After the eclipse began in earnest but before the peak, Bailey said he was glad he and Murphy had made the trip.

"I wasn't expecting so much" of the sun to be covered, he said. "It is something to see and this location makes it all the more worthwhile." 

Peering at the eclipse through his solar glasses, Kerry Perkins, of Simi Valley, said, "it looks like a crescent moon up there."

Perkins, a photographer for the National Park Service, added that "it's great to see so many people come out here today."

David Szymanski, the superintendent of the Santa Monica Mountains National Recreation Area, said there was a bigger turnout for the event than the park service had anticipated.

"We thought 550 pairs of solar glasses we had would be enough, but it was not," he said.

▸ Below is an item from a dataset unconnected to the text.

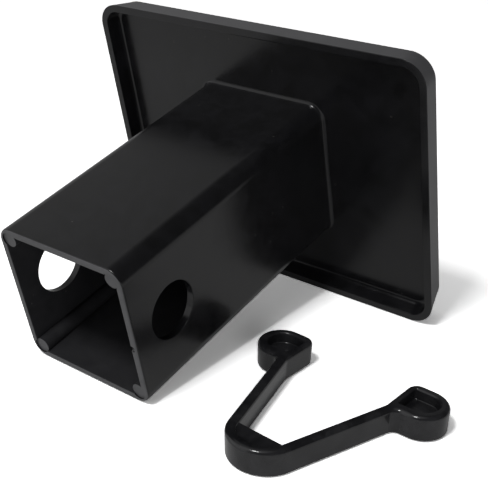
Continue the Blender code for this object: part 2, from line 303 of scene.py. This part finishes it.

He estimated the crowd at 800-1000. The park service hosted similar events in Calabasas and Los Angeles.

Sophie St. Amand, 11, and her twin brother, Jack, of Newbury Park, watched the eclipse with their mother.

"It was really cool," Sophie said. "The sun looked like the moon at night."

Her brother concurred.

"I thought it was cool too because it was like you actually got to look at the sun," he said. 

The coolness factor wasn't limited to children.

"It is so cool," said Judy Garcia, 71, a retired travel agent from Newbury Park, looking at the eclipse's peak. "I've been walking from a long way because the parking lots were full by the time I got here.

"So I kept putting these (solar glasses) on and look at the eclipse for a minute and then walking some more and then stopping and putting them on again," she said.

The event also featured Chumash Indians telling sky stories and children's junior ranger activities tied to the eclipse

The crowd began to break up and head back to their cars soon after the eclipse peaked. Even as they did, latecomers were still straggling in.